Dampak kenaikan harga minyak ini juga sudah terlihat dari sektor hilir di Tanah Air. Sejumlah badan usaha pemegang izin usaha niaga BBM retail seperti Shell dan Vivo sudah menaikkan harga BBM non subsidi, mulai dari jenis bensin dengan nilai oktan (Research Octane Number/ RON) 90, 92, 95, hingga diesel non subsidi sejak April 2021 lalu.
Bahkan, tak tanggung-tanggung, kenaikan harga mencapai sekitar Rp 675 sampai lebih dari Rp 1.000 per liter, dibandingkan harga pada Maret 2021.
Dalam Anggaran Pendapatan dan Belanja Negara (APBN) 2021, harga minyak mentah Indonesia (Indonesian Crude Price/ ICP) dipatok sebesar US$ 45 per barel, namun rata-rata sampai Mei 2021 telah mencapai US$ 60,95 per barel.
Volume BBM bersubsidi tahun ini ditargetkan sebesar 16,30 juta kilo liter (kl), terdiri dari minyak tanah 0,50 juta kl dan minyak solar 15,80 juta kl.

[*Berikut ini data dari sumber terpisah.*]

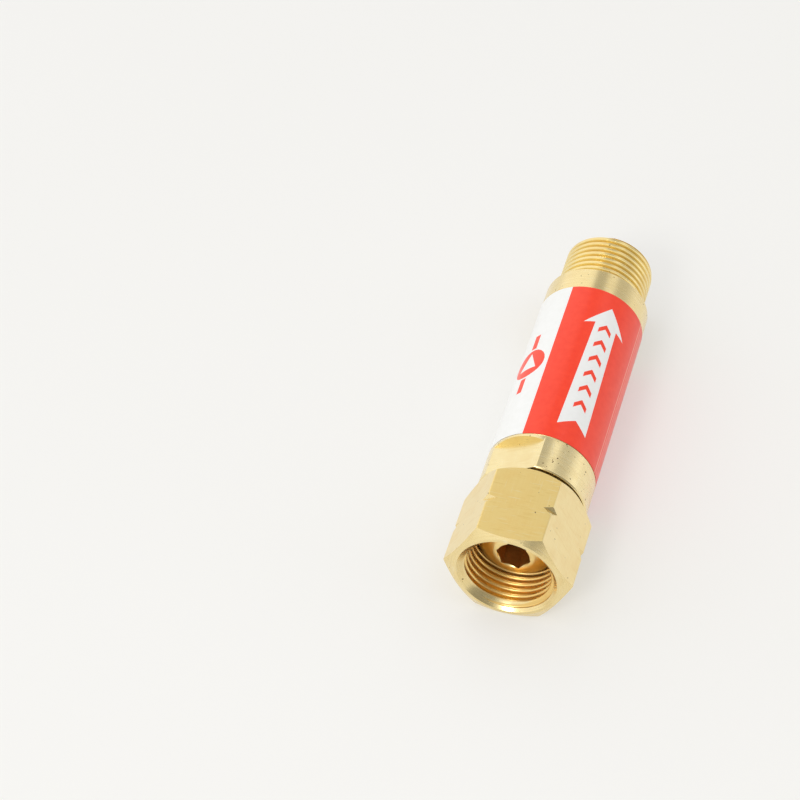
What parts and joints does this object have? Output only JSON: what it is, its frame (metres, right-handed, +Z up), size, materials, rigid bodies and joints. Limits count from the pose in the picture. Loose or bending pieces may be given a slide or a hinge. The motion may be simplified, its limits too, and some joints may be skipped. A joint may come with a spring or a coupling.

Sampai Mei 2020, realiasi penyerapan BBM bersubsidi telah mencapai 5,61 juta kl, terdiri dari minyak tanah 0,19 juta kl dan minyak solar 5,42 juta kl.
Sementara volume LPG 3 kg ditargetkan 7,50 juta metrik ton (MT). Adapun realisasi sampai Mei 2020 telah mencapai 2,96 juta MT.
Adapun subsidi solar dipatok tetap Rp 500 per liter.